What’s even worse is how society has treated the mentally ill. In Ancient Greece, physicians used to drill holes in people’s heads to let the evil spirits escape, and ostensibly cure their disorders. Institutionalism was rampant from the 1800s to the 1950s, and some patients were even chained to their beds and left in filth. It was as recent as the 1930s that lobotomies and malarial infections were the leading treatments for the mentally ill.
So, when the woman in the Olive Garden spoke about her friend’s husband, putting him down for suffering from mental health issues, I was irritated with her. People who endure these grueling conditions and their families have enough to deal with without others questioning their diagnosis.

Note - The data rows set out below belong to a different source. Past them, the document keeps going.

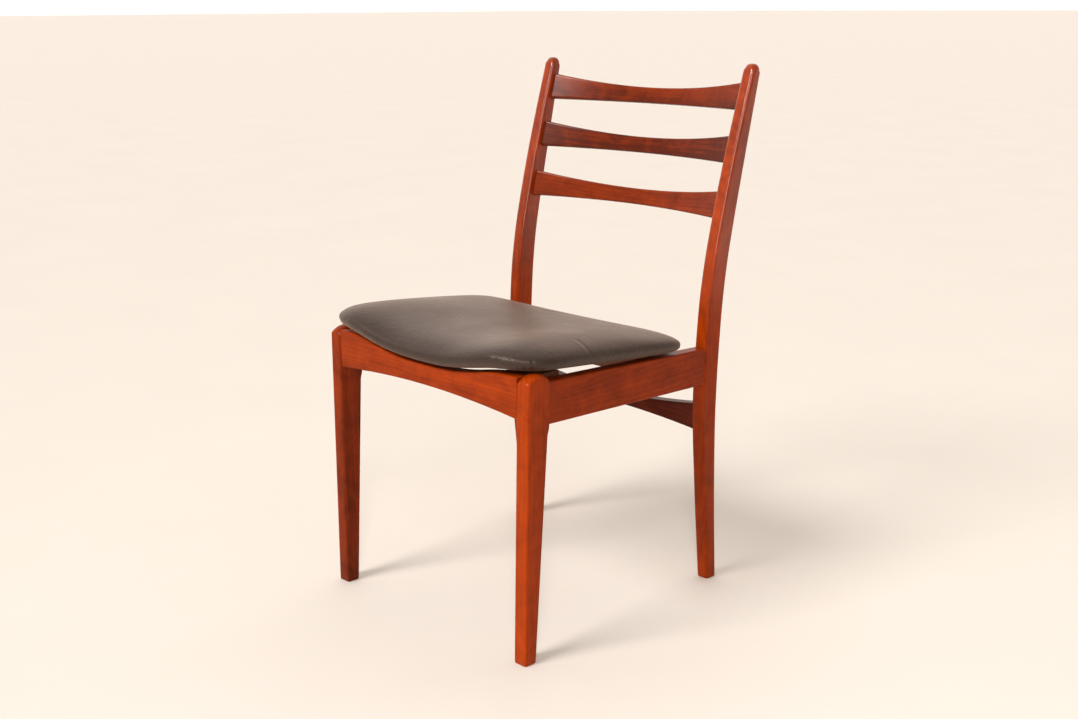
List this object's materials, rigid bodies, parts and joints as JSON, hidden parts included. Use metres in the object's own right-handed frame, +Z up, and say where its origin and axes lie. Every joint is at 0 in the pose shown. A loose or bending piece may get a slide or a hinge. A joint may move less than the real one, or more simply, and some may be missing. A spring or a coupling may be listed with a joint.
{
  "type": "dining chair",
  "caption": "Ladder-back dining chair: wooden frame with swept-back posts, bowed waisted slats, scooped front rail and a floating saddle-shaped leather seat.",
  "frame": {"origin": "on the floor, below the middle of the chair's bounding box", "axes": "+Z up, -Y towards the front of the seat, +X towards the sitter's left"},
  "size_m": [0.452, 0.5266, 0.8053],
  "materials": {
    "frame_wood": "satin",
    "beech": "matte",
    "plywood": "matte",
    "leather": "satin",
    "foam": "matte",
    "cloth": "matte",
    "steel": "satin"
  },
  "bodies": {
    "root": {"front_leg_left": "frame_wood", "front_leg_right": "frame_wood", "rear_leg_left": "frame_wood", "rear_leg_right": "frame_wood", "front_rail": "frame_wood", "side_rail_left": "frame_wood", "side_rail_right": "frame_wood", "rear_rail": "frame_wood", "back_slat_top": "frame_wood", "back_slat_middle": "frame_wood", "back_slat_lower": "frame_wood", "rear_bearer": "beech", "corner_block_left": "beech", "corner_block_right": "beech", "block_screw_to_front_rail_left": "steel", "block_screw_to_front_rail_right": "steel", "block_screw_to_side_rail_left": "steel", "block_screw_to_side_rail_right": "steel", "seat_screw_front_left": "steel", "seat_screw_front_right": "steel", "seat_screw_rear_left": "steel", "seat_screw_rear_right": "steel", "dowel_front_rail_upper_left": "beech", "dowel_front_rail_upper_right": "beech", "dowel_front_rail_lower_left": "beech", "dowel_front_rail_lower_right": "beech", "dowel_side_rail_front_upper_left": "beech", "dowel_side_rail_front_upper_right": "beech", "dowel_side_rail_front_lower_left": "beech", "dowel_side_rail_front_lower_right": "beech", "dowel_side_rail_rear_upper_left": "beech", "dowel_side_rail_rear_upper_right": "beech", "dowel_side_rail_rear_lower_left": "beech", "dowel_side_rail_rear_lower_right": "beech", "dowel_rear_rail_upper_left": "beech", "dowel_rear_rail_upper_right": "beech", "dowel_rear_rail_lower_left": "beech", "dowel_rear_rail_lower_right": "beech", "dowel_bearer_left": "beech", "dowel_bearer_right": "beech", "seat_board": "plywood", "foam_pad": "foam", "leather_cover": "leather", "dust_cloth": "cloth"}
  },
  "joints": []
}
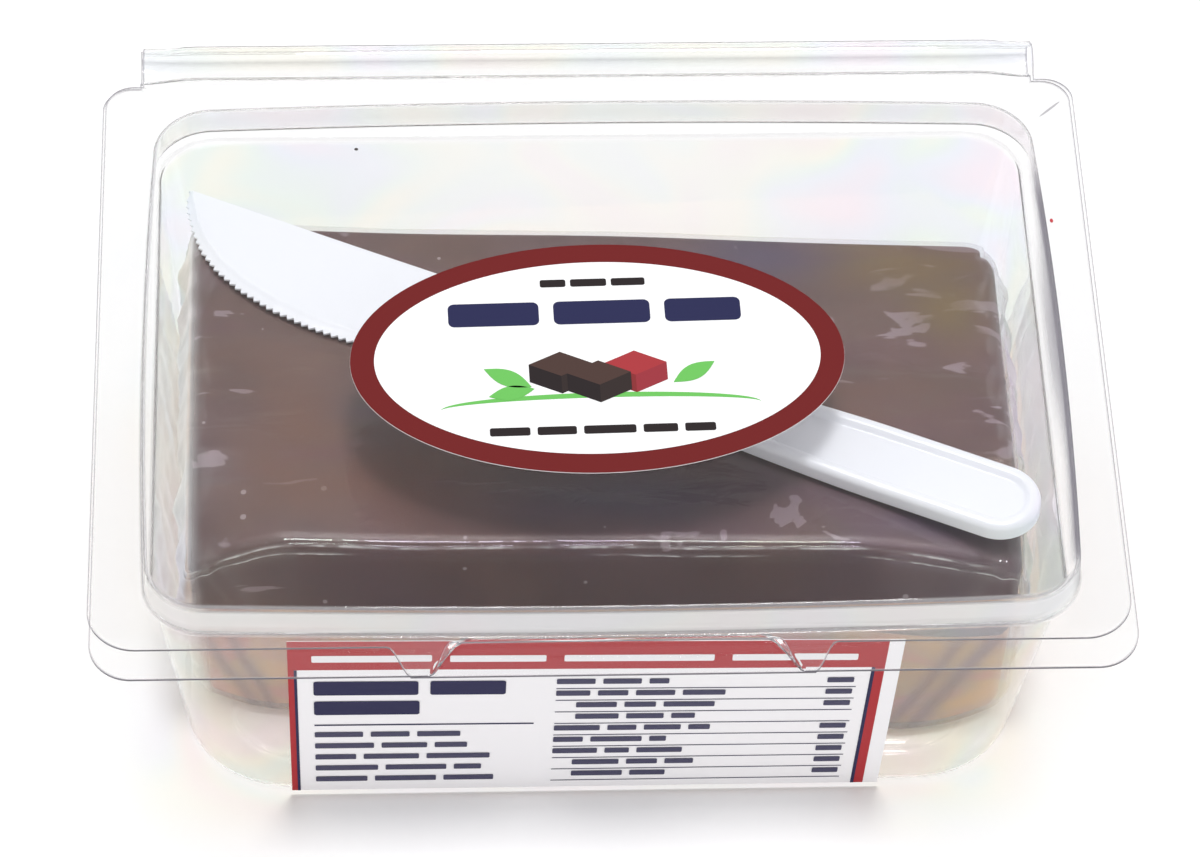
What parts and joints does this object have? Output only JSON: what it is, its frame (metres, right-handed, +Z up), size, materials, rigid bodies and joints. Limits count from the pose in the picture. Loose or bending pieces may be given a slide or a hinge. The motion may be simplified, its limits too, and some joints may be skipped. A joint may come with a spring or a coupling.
{
  "type": "packed chocolate fudge",
  "caption": "Block of chocolate fudge on a light layer, wrapped in clear film, shut in a clear hinged pack with a domed lid, a white plastic knife and paper labels.",
  "frame": {"origin": "on the surface that the pack stands on, under the middle of the pack's box", "axes": "+X to the right seen from the front, +Y from the front label to the hinge, +Z up"},
  "size_m": [0.173, 0.1416, 0.0597],
  "materials": {
    "clear_plastic": "glossy formed clear sheet",
    "wrapped_fudge": "chocolate fudge under tight clear film",
    "light_fudge": "peanut-coloured fudge under clear film",
    "white_plastic": "moulded, semi-gloss",
    "label_paper": "coated paper with print",
    "label_red": "coated paper with print"
  },
  "bodies": {
    "tray": {"tub": "clear_plastic", "fudge": "wrapped_fudge", "fudge_base": "light_fudge", "knife": "white_plastic", "front_label": "label_paper"},
    "cover": {"lid": "clear_plastic", "lid_label": "label_red"}
  },
  "joints": [
    {"name": "lid_hinge", "type": "hinge", "parent": "tray", "child": "cover", "pos_m": [0, 0.0708, 0.05215], "axis": [-1, 0, 0], "range_deg": [0, 180]}
  ]
}
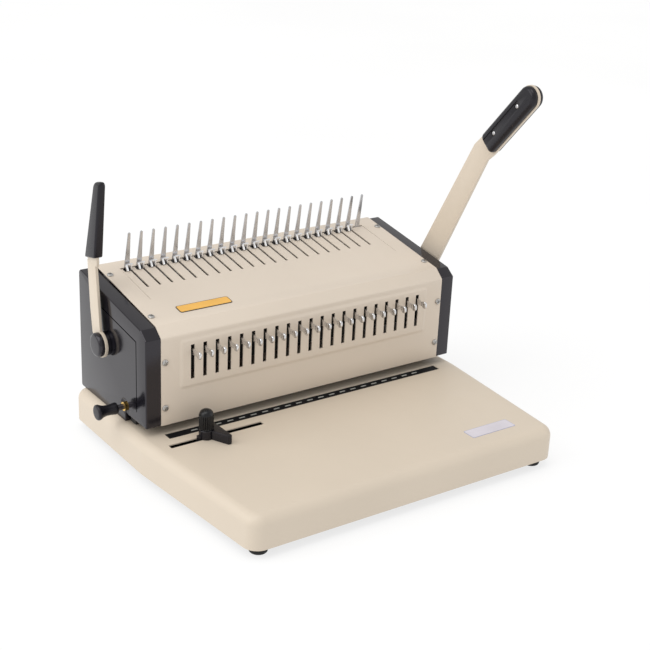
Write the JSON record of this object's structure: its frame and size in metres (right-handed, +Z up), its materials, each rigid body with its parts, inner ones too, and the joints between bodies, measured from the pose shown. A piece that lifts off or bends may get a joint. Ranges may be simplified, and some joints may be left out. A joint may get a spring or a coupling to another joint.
{
  "type": "comb binding machine",
  "caption": "Manual comb binding machine with a punch lever, a ring opening lever, selector tabs, tines, paper guide and chip tray.",
  "frame": {"origin": "on the desk, below the middle of the front cover's upright face", "axes": "+X along the hole row to the operator's right, -Y towards the operator, +Z up"},
  "size_m": [0.4365, 0.3395, 0.3856],
  "materials": {
    "painted_steel": "satin",
    "base_paint": "satin",
    "black_plastic": "gloss",
    "black_grip": "satin",
    "rubber": "matte",
    "strip_plastic": "satin",
    "label_film": "satin",
    "badge_foil": "satin",
    "zinc_steel": "satin",
    "bright_steel": "polished",
    "tool_steel": "satin",
    "brass": "satin",
    "spring_steel": "satin"
  },
  "bodies": {
    "machine": {"base_shell": "base_paint", "base_plate": "black_grip", "rubber_feet": "rubber", "marker_strip": "strip_plastic", "label_plate": "label_film", "front_cover": "painted_steel", "rear_cover": "painted_steel", "left_cap": "black_plastic", "right_cap": "black_plastic", "left_frame": "zinc_steel", "right_frame": "zinc_steel", "body_screws": "bright_steel", "badge_plate": "badge_foil", "die_plate": "tool_steel", "punch_guide": "tool_steel", "guide_posts": "bright_steel", "return_springs": "spring_steel", "tine_comb": "bright_steel", "hook_rails": "zinc_steel", "shaft_bushes": "brass"},
    "punch_ram": {"punch_beam": "tool_steel", "punch_pins": "bright_steel", "punch_racks": "tool_steel"},
    "punch_arm": {"punch_shaft": "tool_steel", "punch_lever": "painted_steel", "punch_grip": "black_grip", "grip_screws": "bright_steel"},
    "hook_slider": {"hook_carriage": "zinc_steel", "ring_hooks": "bright_steel"},
    "bind_arm": {"bind_shaft": "tool_steel", "bind_lever": "painted_steel", "bind_grip": "black_grip", "bind_cap": "black_plastic"},
    "depth_dial": {"depth_shaft": "bright_steel", "depth_knob": "black_grip"},
    "stop_slider": {"paper_stop": "zinc_steel"},
    "guide_slider": {"side_guide": "black_grip"},
    "guide_clamp": {"guide_knob": "black_grip"},
    "tray": {"chip_tray": "black_grip"},
    "tab_01": {"selector_tab_01": "bright_steel"},
    "tab_02": {"selector_tab_02": "bright_steel"},
    "tab_03": {"selector_tab_03": "bright_steel"},
    "tab_04": {"selector_tab_04": "bright_steel"},
    "tab_05": {"selector_tab_05": "bright_steel"},
    "tab_06": {"selector_tab_06": "bright_steel"},
    "tab_07": {"selector_tab_07": "bright_steel"},
    "tab_08": {"selector_tab_08": "bright_steel"},
    "tab_09": {"selector_tab_09": "bright_steel"},
    "tab_10": {"selector_tab_10": "bright_steel"},
    "tab_11": {"selector_tab_11": "bright_steel"},
    "tab_12": {"selector_tab_12": "bright_steel"},
    "tab_13": {"selector_tab_13": "bright_steel"},
    "tab_14": {"selector_tab_14": "bright_steel"},
    "tab_15": {"selector_tab_15": "bright_steel"},
    "tab_16": {"selector_tab_16": "bright_steel"},
    "tab_17": {"selector_tab_17": "bright_steel"},
    "tab_18": {"selector_tab_18": "bright_steel"},
    "tab_19": {"selector_tab_19": "bright_steel"},
    "tab_20": {"selector_tab_20": "bright_steel"},
    "tab_21": {"selector_tab_21": "bright_steel"}
  },
  "joints": [
    {"name": "punch_lever_turn", "type": "hinge", "parent": "machine", "child": "punch_arm", "pos_m": [0, 0.0945, 0.084], "axis": [1, 0, 0], "range_deg": [0, 60]},
    {"name": "punch_stroke", "type": "slide", "parent": "machine", "child": "punch_ram", "axis": [0, 0, -1], "range_m": [0, 0.0252], "stiffness_N_per_m": 3000, "springref_m": -0.026, "deforming": ["return_springs"]},
    {"name": "bind_lever_turn", "type": "hinge", "parent": "machine", "child": "bind_arm", "pos_m": [0, 0.0864, 0.1176], "axis": [1, 0, 0], "range_deg": [0, 56]},
    {"name": "hook_slide", "type": "slide", "parent": "machine", "child": "hook_slider", "axis": [0, -0.9864, -0.1644], "range_m": [0, 0.0353]},
    {"name": "depth_turn", "type": "hinge", "parent": "machine", "child": "depth_dial", "pos_m": [0, 0.0464, 0.0623], "axis": [1, 0, 0], "range_deg": [-34, 22]},
    {"name": "stop_slide", "type": "slide", "parent": "machine", "child": "stop_slider", "axis": [0, 1, 0], "range_m": [-0.00237, 0.00153]},
    {"name": "guide_slide", "type": "slide", "parent": "machine", "child": "guide_slider", "axis": [1, 0, 0], "range_m": [-0.032, 0.057]},
    {"name": "guide_clamp_turn", "type": "hinge", "parent": "guide_slider", "child": "guide_clamp", "pos_m": [-0.1415, -0.0266, 0.06], "axis": [0, 0, 1], "range_deg": [0, 120]},
    {"name": "tray_slide", "type": "slide", "parent": "machine", "child": "tray", "axis": [1, 0, 0], "range_m": [0, 0.25]},
    {"name": "tab_slide_01", "type": "slide", "parent": "punch_ram", "child": "tab_01", "axis": [0, -1, 0], "range_m": [0, 0.008]},
    {"name": "tab_slide_02", "type": "slide", "parent": "punch_ram", "child": "tab_02", "axis": [0, -1, 0], "range_m": [0, 0.008]},
    {"name": "tab_slide_03", "type": "slide", "parent": "punch_ram", "child": "tab_03", "axis": [0, -1, 0], "range_m": [0, 0.008]},
    {"name": "tab_slide_04", "type": "slide", "parent": "punch_ram", "child": "tab_04", "axis": [0, -1, 0], "range_m": [0, 0.008]},
    {"name": "tab_slide_05", "type": "slide", "parent": "punch_ram", "child": "tab_05", "axis": [0, -1, 0], "range_m": [0, 0.008]},
    {"name": "tab_slide_06", "type": "slide", "parent": "punch_ram", "child": "tab_06", "axis": [0, -1, 0], "range_m": [0, 0.008]},
    {"name": "tab_slide_07", "type": "slide", "parent": "punch_ram", "child": "tab_07", "axis": [0, -1, 0], "range_m": [0, 0.008]},
    {"name": "tab_slide_08", "type": "slide", "parent": "punch_ram", "child": "tab_08", "axis": [0, -1, 0], "range_m": [0, 0.008]},
    {"name": "tab_slide_09", "type": "slide", "parent": "punch_ram", "child": "tab_09", "axis": [0, -1, 0], "range_m": [0, 0.008]},
    {"name": "tab_slide_10", "type": "slide", "parent": "punch_ram", "child": "tab_10", "axis": [0, -1, 0], "range_m": [0, 0.008]},
    {"name": "tab_slide_11", "type": "slide", "parent": "punch_ram", "child": "tab_11", "axis": [0, -1, 0], "range_m": [0, 0.008]},
    {"name": "tab_slide_12", "type": "slide", "parent": "punch_ram", "child": "tab_12", "axis": [0, -1, 0], "range_m": [0, 0.008]},
    {"name": "tab_slide_13", "type": "slide", "parent": "punch_ram", "child": "tab_13", "axis": [0, -1, 0], "range_m": [0, 0.008]},
    {"name": "tab_slide_14", "type": "slide", "parent": "punch_ram", "child": "tab_14", "axis": [0, -1, 0], "range_m": [0, 0.008]},
    {"name": "tab_slide_15", "type": "slide", "parent": "punch_ram", "child": "tab_15", "axis": [0, -1, 0], "range_m": [0, 0.008]},
    {"name": "tab_slide_16", "type": "slide", "parent": "punch_ram", "child": "tab_16", "axis": [0, -1, 0], "range_m": [0, 0.008]},
    {"name": "tab_slide_17", "type": "slide", "parent": "punch_ram", "child": "tab_17", "axis": [0, -1, 0], "range_m": [0, 0.008]},
    {"name": "tab_slide_18", "type": "slide", "parent": "punch_ram", "child": "tab_18", "axis": [0, -1, 0], "range_m": [0, 0.008]},
    {"name": "tab_slide_19", "type": "slide", "parent": "punch_ram", "child": "tab_19", "axis": [0, -1, 0], "range_m": [0, 0.008]},
    {"name": "tab_slide_20", "type": "slide", "parent": "punch_ram", "child": "tab_20", "axis": [0, -1, 0], "range_m": [0, 0.008]},
    {"name": "tab_slide_21", "type": "slide", "parent": "punch_ram", "child": "tab_21", "axis": [0, -1, 0], "range_m": [0, 0.008]}
  ],
  "couplings": [
    {"joint": "punch_stroke", "follows": "punch_lever_turn", "m_per_rad": 0.024},
    {"joint": "hook_slide", "follows": "bind_lever_turn", "m_per_rad": 0.036},
    {"joint": "depth_turn", "follows": "stop_slide", "rad_per_m": 250}
  ]
}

Most people with mental illnesses are aware that they can sometimes be inappropriate or different than others. Mental disorders are not something you can just will yourself to cure. They require treatment ranging from talk therapy to medications, and some are even treatment resistant. Many people who do not receive treatment are unable to cope with their lives, which in turn causes them to not be able to keep the house clean or hold down a job. Many more can control their mental illness, or mitigate symptoms—with treatment.
Treatment has come a long way since the insulin-induced comas of the 1930s. But it’s not far enough. Communities have been slow to offer housing support and life skills training for the mentally ill who were deinstitutionalized in the 1950s. People who suffer from mental health disorders need more care than society has been willing or able to give.
Better funding for research into disorders would be a good start. The National Institutes of Health (NIH) estimated that the organization would spend $396 million on mental illness research in 2016, compared to $1 billion for diabetes research.
But what can individuals do for those of us who suffer from mental illnesses like bipolar disorder? Be kind to the mentally ill. Learn about various diagnoses and the stresses that trigger them. Advocate for better housing options and more funding for research. With these efforts, concerned people can make the world a better place for those with mental health conditions.